Hunt: No, I don’t think so.

Me: You sure? I think you’d enjoy it.

Hunt: No.

Me: Okay, thanks for your time, sir.

Hunt: Okay. (Click.)

So I missed my chance to meet E. Howard Hunt, who died in 2007. Fast forward seven years. My film about Cassius Clay’s transformative years in South Florida, Muhammad Ali: Made in Miami, had been a big success; it got nice write-ups in Sports Illustrated and in newspapers around the country, and virtually every national PBS affiliate had picked it up. So WLRN asked what I wanted to do as a follow-up. I told them something on Nixon.

To me, it seemed like a natural bookend to the Ali film. Like Ali, Nixon had helped to shape the 1960s, and like Ali, a big chunk of his story was rooted in Miami.

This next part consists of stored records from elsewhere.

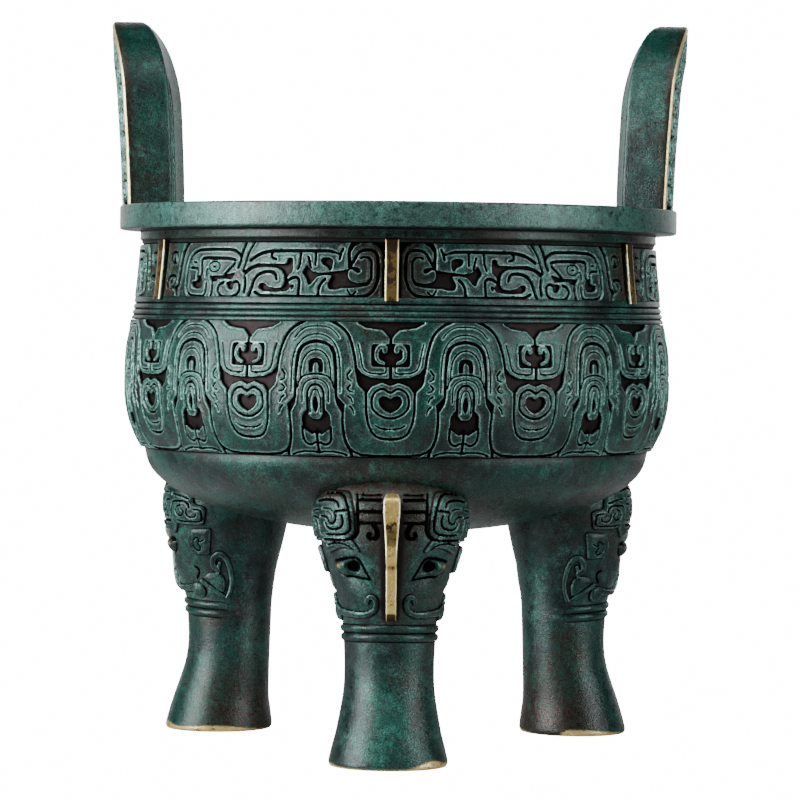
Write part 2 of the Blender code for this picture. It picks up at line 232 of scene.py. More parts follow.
def stroke(kind, width, *points, end=None, smooth=True, corners=0.0):
    """A bar, slot or line that tapers to its end width, along a smooth path or one with rounded corners."""
    path = list(points)
    if corners:
        path = rounded(path, corners, closed=False)
    elif smooth and len(path) > 2:
        path = spline(path)
    return (kind, path, (width, width if end is None else end))


plate, hollow = partial(area, "plate"), partial(area, "hollow")
bar, slot, line = partial(stroke, "bar"), partial(stroke, "slot"), partial(stroke, "line")


def oval(width, centre, radii):
    """A shallow oval line."""
    turns = [math.tau * step / 16 for step in range(17)]
    return line(width, *((centre[0] + radii[0] * math.cos(t), centre[1] + radii[1] * math.sin(t))
                         for t in turns), smooth=False)


def measure(ornament, at):
    """Signed distances of many places to the raised carving's edge and to its cut lines."""
    raised, lines = np.full((2, len(at)), -9.0)
    for kind, path, widths in ornament:
        shape = bar_distance(path, widths, at) if widths else area_distance(path, at)
        if kind in ("plate", "bar"):
            raised = np.maximum(raised, shape)
        elif kind in ("hollow", "slot"):
            raised = np.minimum(raised, -shape)
        else:
            lines = np.maximum(lines, shape)
    return raised, lines


def step_up(distance):
    """Soft step from 0 at the foot of a carved edge to 1 at its top."""
    t = soft((distance + LIP) / (2.0 * LIP))
    return t * t * (3.0 - 2.0 * t)


def carve(ornament, at, skin=False):
    """Slide grid places onto the drawn edges, and give each its height, its recess mark of dark patina and
    painted shade, and its light edge line of rubbed metal and painted highlight.

    On a skin the shapes stand on the face itself, and lines are cut into it as well.
    """
    def nearest(places):
        raised, lines = measure(ornament, places)
        on_line = (np.abs(lines) < np.abs(raised)) & (skin | (raised > 0.0))
        return np.where(on_line, lines, raised)

    nudge = 0.02
    distance = nearest(at)
    slope = np.stack([nearest(at + (nudge, 0.0)) - distance, nearest(at + (0.0, nudge)) - distance], 1)
    slope /= np.maximum(np.hypot(*slope.T), 1e-6)[:, None]
    goal = np.where(distance >= 0.0, LIP, -LIP)
    # Both ends of every grid edge that crosses a drawn edge move to that edge's slope.
    near = np.abs(distance) < 0.98 * CELL * np.maximum(*np.abs(slope.T))
    shift = np.where(near, np.clip(goal - distance, -0.75 * CELL, 0.75 * CELL), 0.0)
    moved = at + slope * shift[:, None]
    raised, lines = measure(ornament, moved)
    top, cut = step_up(raised), step_up(lines)
    inner = np.minimum(np.abs(raised), np.abs(lines))
    # A light line along each carved edge: partly rubbed metal, partly painted highlight.
    wear = (0.4 if skin else 0.95) * np.exp(-(inner / EDGE_WIDTH) ** 2) * top * (1.0 - cut)
    bead = RIM_BEAD * np.exp(-((inner - BEAD_PLACE) / BEAD_WIDTH) ** 2) * top * (1.0 - cut)
    # Painted shade on the ground, darkest at the foot of each edge; with the hollows' and cut lines' own
    # dark patina it makes the recess mark.
    shade = np.exp(-(np.minimum(raised, 0.0) / SHADE_WIDTH) ** 2) * (1.0 - top)
    if skin:
        swell = 0.7 * (1.0 - np.exp(-(np.maximum(raised, 0.0) / 0.9) ** 2))
        height = (RELIEF - 0.25) * top + swell - LINE_DEPTH * cut + bead
        recess = np.maximum(0.8 * shade, cut)
    else:
        height = RELIEF * (top - 1.0) - LINE_DEPTH * cut * top + bead
        recess = np.maximum((0.58 + 0.42 * shade) * (1.0 - top), cut * top)
    return moved, height, recess, wear


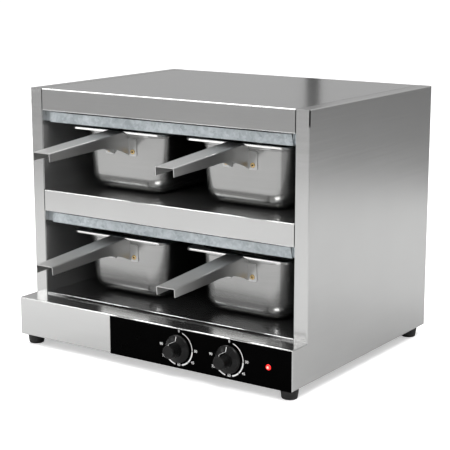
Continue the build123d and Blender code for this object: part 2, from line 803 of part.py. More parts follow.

Nixon first came to Miami -- specifically Key Biscayne -- in 1950, following a bruising race for the U.S. Senate against Helen Douglas (who dubbed him “Tricky Dick” for his use of smear tactics), and he kept coming back for the next two decades. Miami afforded Nixon a unique perspective on the way America was changing -- on the rise of the Sunbelt, the growing importance nationally of middle-class suburban voters, and their increasing opposition to big government (including civil rights legislation).

After losing the presidential election to John Kennedy in 1960, and an even more humiliating defeat two years later in the California governor’s race, Nixon capped his remarkable comeback by securing the GOP nomination for president in 1968 at the Republican National Convention in Miami Beach. The 1972 convention, where Nixon was renominated, was also held in Miami Beach. And to hear some tell it, Miami is where the Watergate break-in was planned.

Originally Nixon’s the One was going to tell that whole story. Getting into the material, though, my collaborator Alan Tomlinson and I discovered the first half alone was enough to make for a compelling hour, so our climax isn’t Watergate, but the 1968 GOP convention, which arguably changed the course of American politics. Think that’s too strong a claim? Watch the film.

I wish I could have shown it to Hunt. Not that he would have agreed with much of it, but it would have been fun to have that beer with him.